A cemetery in Sarajevo |
I didn't even go to the tunnel museum, preferring to wander the city. I even visited a traditional Ottoman house, as well as a Srebrenica massacre exhibition that I found really interesting and touching. Sarajevo is a city that is trying not to forget the atrocities of the 1990s, but to move on while preserving the memory. It has a young population, with some cool bars and restaurants. Perhaps it is not as rich or as hip as Croatia, but it is catching up with the rest of Europe.
The Irish pub |
As I came out of the Srebrenica exhibition, I saw an Ottoman military band - a mehter - playing in traditional costumes in front of the Catholic Cathedral. As a matter of fact, it was part of a music festival celebrating friendship between Bosnia and Turkey. It was interesting to see people waving Turkish flags, since the Ottomans were once the invaders. In the exhibition I saw a war-time video that explained - to me at least - the otherwise-inexplicable hatred towards Bosnian Muslims. Bosnia is, together with Albania, the only part of the Ottoman empire where a large number of people converted to Islam and stayed in the country after the fall of the empire. In the footage, a Serbian general said that he considered Bosniaks traitors for giving in to the invaders, religiously and culturally.
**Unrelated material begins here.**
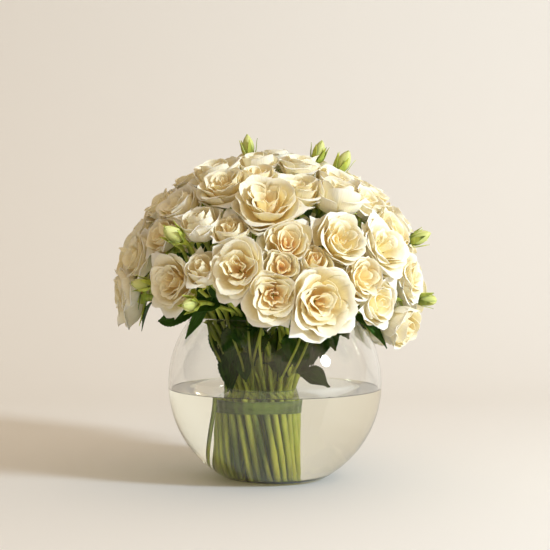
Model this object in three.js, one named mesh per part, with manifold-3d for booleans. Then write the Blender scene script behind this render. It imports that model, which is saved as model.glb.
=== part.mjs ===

Sarajevo it is the kind of city that is more interesting or fascinating than truly beautiful. There are places that you can definitely call beautiful of course, but in general it is an austere city, especially outside of Baščaršija. For example I was surprised that the famous Latin Bridge, where archduke Franz Ferdinand was killed, looked so dull.
The Latin Bridge |
Sarajevo is not as aesthetically pleasing as Dubrovnik, that's for sure. It is gritty and unattractive in some parts, but it does have the charm of a place that is still a bit uncharted, touristically speaking. I didn't expect it to blow me away from an aesthetical point of view, and it didn't for the most part, but it is definitely an intriguing city.